Reproduce exactly the opening lines of the listing, stopping after the line that contains "deck_height = 128.0" and including it.

** START Source records **

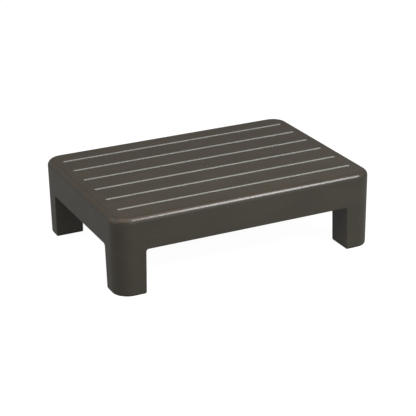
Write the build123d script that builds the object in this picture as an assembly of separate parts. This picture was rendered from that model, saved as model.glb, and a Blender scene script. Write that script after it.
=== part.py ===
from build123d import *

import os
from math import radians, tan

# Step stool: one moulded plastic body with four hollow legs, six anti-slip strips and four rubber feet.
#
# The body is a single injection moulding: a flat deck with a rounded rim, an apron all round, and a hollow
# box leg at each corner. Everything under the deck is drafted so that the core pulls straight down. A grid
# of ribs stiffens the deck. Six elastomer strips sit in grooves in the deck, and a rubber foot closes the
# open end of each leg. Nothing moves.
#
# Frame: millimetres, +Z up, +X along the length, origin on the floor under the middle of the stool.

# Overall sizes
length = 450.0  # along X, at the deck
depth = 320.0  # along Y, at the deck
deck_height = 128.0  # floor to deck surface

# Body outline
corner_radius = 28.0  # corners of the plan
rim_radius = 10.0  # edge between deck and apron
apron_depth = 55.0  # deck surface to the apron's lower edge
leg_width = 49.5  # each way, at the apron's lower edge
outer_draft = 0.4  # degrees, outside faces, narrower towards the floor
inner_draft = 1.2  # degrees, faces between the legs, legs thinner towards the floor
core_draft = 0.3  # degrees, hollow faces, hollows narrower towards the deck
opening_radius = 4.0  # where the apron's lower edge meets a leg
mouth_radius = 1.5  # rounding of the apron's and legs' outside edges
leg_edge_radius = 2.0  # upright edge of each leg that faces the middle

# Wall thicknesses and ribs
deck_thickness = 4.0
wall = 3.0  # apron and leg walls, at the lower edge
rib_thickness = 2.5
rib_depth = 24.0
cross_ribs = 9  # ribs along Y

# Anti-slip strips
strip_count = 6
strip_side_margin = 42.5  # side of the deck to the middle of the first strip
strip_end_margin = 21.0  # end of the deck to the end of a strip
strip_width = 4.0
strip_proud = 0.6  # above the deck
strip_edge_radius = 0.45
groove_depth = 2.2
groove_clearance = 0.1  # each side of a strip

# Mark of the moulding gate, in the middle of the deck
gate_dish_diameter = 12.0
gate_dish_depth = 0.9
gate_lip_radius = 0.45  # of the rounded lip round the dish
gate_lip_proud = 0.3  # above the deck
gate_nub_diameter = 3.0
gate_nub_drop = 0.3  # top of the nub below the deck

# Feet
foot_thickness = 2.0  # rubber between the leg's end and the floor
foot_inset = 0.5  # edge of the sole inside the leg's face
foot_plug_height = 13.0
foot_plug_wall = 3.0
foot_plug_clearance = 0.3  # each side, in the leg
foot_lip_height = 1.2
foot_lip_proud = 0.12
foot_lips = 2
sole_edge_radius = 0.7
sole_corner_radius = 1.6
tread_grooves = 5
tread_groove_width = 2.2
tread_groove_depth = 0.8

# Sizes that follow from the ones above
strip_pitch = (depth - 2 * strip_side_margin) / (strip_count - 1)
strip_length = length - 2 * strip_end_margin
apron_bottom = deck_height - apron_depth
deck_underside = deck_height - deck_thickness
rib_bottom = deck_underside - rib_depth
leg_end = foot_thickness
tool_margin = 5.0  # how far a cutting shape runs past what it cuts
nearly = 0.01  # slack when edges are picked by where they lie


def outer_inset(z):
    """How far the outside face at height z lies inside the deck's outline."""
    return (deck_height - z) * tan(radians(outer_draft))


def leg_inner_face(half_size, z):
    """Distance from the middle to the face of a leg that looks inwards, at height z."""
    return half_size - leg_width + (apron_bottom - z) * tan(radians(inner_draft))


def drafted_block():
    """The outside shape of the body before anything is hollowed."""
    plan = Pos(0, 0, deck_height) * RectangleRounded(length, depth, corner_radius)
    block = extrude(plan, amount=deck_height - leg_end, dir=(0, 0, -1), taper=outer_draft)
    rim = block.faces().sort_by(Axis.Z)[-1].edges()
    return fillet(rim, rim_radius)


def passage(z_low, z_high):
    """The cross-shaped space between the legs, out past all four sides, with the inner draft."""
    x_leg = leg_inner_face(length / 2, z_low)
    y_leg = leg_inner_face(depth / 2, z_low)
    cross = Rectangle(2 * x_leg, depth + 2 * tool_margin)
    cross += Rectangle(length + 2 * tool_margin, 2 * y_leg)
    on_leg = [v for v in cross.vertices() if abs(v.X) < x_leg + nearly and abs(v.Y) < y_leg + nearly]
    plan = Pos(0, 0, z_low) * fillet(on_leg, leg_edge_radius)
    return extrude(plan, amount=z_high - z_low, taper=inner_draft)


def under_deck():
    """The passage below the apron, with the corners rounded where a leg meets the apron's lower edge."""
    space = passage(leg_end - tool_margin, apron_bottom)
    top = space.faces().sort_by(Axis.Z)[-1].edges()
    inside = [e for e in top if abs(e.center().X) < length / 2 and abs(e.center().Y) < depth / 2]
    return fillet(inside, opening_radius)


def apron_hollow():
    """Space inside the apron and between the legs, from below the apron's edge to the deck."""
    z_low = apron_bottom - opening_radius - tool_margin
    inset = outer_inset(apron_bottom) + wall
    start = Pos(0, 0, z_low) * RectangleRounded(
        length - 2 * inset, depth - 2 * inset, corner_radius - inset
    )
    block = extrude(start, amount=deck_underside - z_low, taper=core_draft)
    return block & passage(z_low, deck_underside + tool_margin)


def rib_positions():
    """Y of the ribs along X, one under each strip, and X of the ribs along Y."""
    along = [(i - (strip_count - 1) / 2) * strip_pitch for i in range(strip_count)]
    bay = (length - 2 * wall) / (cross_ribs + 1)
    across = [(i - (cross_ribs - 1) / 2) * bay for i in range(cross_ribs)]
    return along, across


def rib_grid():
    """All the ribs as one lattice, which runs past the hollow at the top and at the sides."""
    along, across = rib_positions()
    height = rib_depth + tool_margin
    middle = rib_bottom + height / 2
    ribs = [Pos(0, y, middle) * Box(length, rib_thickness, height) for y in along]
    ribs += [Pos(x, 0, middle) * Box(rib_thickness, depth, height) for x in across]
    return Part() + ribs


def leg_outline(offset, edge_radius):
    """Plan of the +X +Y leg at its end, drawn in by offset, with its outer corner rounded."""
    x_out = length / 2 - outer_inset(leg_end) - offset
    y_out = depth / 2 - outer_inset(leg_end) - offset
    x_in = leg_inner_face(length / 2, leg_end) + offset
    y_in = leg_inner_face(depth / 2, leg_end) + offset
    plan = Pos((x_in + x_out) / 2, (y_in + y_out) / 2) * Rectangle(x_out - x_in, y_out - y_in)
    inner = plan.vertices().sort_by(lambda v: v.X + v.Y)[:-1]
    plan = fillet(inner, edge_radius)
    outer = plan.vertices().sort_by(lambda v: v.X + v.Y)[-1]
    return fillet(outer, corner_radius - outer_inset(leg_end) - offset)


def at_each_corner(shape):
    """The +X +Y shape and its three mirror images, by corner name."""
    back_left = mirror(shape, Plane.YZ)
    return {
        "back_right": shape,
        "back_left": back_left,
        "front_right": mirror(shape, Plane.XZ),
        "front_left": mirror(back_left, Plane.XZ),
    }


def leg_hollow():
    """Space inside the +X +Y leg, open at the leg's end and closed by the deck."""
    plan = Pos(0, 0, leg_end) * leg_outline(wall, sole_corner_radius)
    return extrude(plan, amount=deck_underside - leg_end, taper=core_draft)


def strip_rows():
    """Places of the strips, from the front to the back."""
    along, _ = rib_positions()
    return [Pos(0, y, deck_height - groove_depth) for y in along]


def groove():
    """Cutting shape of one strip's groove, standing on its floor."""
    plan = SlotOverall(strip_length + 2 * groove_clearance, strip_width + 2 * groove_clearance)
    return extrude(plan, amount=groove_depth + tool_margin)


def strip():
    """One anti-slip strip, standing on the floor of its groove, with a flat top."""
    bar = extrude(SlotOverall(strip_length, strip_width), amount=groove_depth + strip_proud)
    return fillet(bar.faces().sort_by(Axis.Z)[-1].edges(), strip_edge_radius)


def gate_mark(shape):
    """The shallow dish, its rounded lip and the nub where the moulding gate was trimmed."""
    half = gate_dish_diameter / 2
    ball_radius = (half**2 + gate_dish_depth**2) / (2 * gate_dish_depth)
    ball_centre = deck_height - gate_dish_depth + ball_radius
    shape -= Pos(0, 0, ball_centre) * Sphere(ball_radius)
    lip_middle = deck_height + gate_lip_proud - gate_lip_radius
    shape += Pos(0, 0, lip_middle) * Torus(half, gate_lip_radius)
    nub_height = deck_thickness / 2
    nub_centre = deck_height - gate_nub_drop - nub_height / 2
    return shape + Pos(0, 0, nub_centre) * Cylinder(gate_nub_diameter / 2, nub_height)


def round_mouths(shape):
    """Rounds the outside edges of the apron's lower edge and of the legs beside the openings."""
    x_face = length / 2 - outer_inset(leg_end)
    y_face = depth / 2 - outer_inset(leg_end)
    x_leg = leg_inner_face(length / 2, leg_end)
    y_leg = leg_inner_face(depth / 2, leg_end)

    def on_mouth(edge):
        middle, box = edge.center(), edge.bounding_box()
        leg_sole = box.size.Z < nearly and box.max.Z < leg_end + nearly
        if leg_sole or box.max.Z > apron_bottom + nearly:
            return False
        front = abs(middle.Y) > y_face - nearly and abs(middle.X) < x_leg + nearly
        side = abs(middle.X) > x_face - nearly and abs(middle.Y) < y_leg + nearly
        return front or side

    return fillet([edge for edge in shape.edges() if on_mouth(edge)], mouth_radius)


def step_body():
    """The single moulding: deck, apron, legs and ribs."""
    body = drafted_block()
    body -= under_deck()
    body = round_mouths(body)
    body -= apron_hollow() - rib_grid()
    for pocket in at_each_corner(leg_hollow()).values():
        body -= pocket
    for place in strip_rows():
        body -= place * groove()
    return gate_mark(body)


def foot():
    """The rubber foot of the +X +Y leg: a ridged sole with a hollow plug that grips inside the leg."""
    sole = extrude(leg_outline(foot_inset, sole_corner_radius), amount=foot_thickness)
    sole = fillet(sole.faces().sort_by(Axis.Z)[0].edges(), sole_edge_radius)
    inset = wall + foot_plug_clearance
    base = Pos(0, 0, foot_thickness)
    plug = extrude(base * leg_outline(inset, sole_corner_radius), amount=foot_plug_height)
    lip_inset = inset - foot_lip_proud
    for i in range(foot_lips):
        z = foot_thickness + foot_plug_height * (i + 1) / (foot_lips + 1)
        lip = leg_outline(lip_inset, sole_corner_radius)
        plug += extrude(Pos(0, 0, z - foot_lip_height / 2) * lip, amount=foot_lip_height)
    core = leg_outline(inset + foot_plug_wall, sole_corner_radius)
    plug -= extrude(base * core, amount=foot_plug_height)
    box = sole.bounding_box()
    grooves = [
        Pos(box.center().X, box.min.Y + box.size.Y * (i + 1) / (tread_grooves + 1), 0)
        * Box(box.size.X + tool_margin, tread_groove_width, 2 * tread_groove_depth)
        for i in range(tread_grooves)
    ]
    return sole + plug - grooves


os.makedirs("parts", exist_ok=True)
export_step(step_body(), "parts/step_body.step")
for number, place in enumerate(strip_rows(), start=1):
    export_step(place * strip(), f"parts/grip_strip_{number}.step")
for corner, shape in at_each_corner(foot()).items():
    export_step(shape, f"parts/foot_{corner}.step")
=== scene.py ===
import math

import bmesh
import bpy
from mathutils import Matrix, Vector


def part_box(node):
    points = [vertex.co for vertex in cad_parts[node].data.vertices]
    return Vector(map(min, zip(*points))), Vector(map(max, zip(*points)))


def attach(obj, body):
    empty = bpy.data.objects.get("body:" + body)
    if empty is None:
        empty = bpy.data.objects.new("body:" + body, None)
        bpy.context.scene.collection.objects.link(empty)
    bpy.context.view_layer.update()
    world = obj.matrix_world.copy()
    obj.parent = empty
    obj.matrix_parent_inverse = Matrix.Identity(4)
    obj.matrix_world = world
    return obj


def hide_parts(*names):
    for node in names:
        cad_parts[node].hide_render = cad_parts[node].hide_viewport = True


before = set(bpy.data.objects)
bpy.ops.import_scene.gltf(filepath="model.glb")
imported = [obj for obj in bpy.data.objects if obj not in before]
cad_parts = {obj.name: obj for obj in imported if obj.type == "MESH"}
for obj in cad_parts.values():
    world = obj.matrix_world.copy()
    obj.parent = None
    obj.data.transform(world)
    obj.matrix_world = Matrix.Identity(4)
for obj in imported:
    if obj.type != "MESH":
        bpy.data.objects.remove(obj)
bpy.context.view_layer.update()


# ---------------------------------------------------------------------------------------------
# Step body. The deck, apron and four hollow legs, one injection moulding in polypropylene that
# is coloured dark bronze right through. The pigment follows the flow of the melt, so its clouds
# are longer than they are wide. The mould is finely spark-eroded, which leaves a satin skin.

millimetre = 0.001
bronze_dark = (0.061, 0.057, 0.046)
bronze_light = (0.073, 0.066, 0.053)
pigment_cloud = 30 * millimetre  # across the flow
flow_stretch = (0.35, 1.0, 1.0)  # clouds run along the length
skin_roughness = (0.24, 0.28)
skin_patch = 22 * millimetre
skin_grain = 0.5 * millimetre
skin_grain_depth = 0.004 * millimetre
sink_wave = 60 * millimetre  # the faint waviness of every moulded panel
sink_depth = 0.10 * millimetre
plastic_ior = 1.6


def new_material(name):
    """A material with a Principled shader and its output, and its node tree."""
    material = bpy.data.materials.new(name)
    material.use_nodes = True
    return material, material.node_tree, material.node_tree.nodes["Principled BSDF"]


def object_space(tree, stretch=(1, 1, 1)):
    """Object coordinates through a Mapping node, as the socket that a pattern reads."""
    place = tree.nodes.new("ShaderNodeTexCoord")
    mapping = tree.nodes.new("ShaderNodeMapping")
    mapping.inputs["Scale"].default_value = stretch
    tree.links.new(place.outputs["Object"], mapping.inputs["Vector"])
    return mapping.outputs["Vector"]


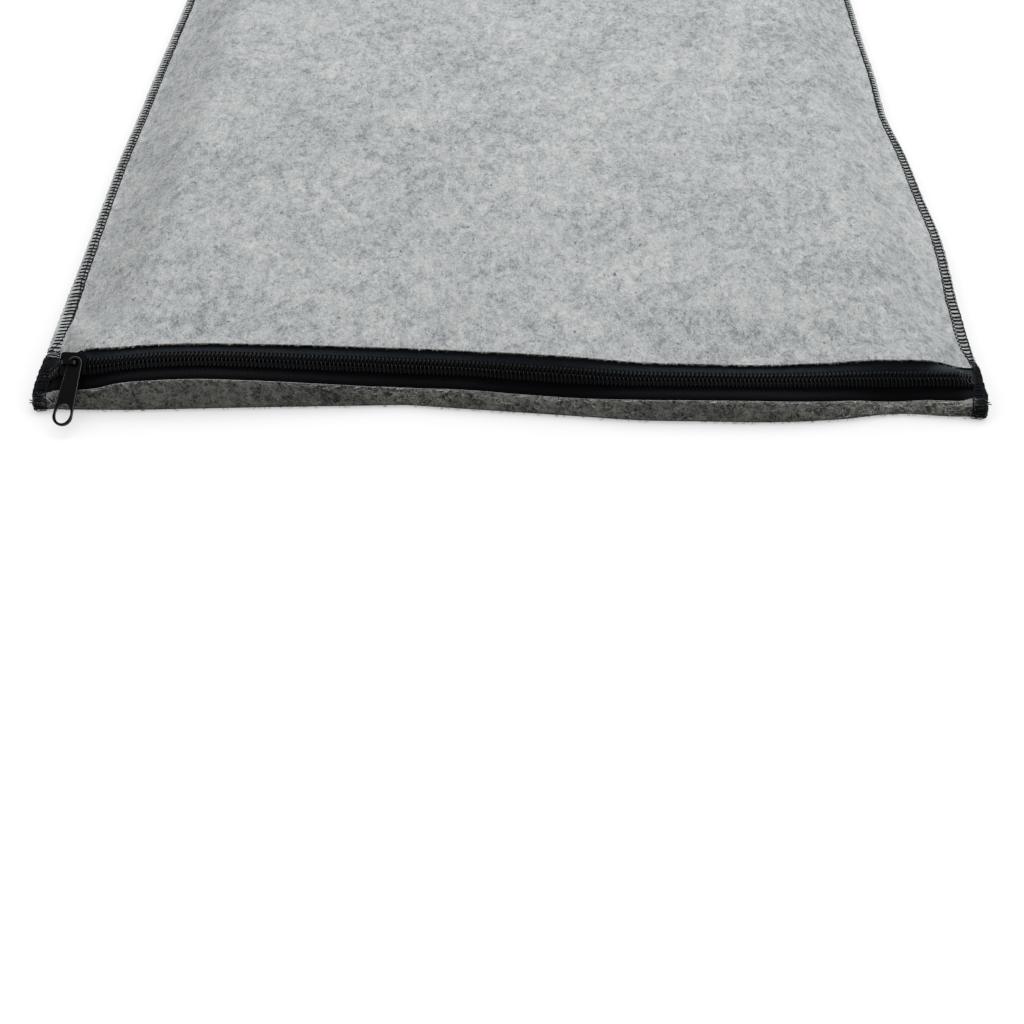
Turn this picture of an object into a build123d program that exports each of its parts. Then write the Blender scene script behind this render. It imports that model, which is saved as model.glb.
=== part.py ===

** END Source records **

* [Complete response]
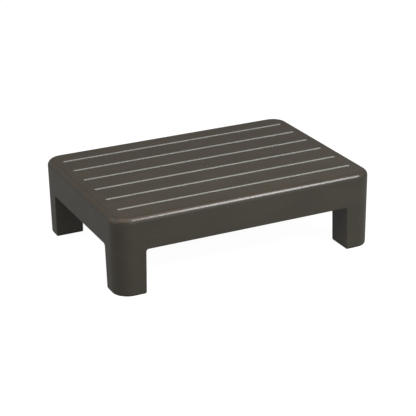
Write the build123d script that builds the object in this picture as an assembly of separate parts. This picture was rendered from that model, saved as model.glb, and a Blender scene script. Write that script after it.
=== part.py ===
from build123d import *

import os
from math import radians, tan

# Step stool: one moulded plastic body with four hollow legs, six anti-slip strips and four rubber feet.
#
# The body is a single injection moulding: a flat deck with a rounded rim, an apron all round, and a hollow
# box leg at each corner. Everything under the deck is drafted so that the core pulls straight down. A grid
# of ribs stiffens the deck. Six elastomer strips sit in grooves in the deck, and a rubber foot closes the
# open end of each leg. Nothing moves.
#
# Frame: millimetres, +Z up, +X along the length, origin on the floor under the middle of the stool.

# Overall sizes
length = 450.0  # along X, at the deck
depth = 320.0  # along Y, at the deck
deck_height = 128.0  # floor to deck surface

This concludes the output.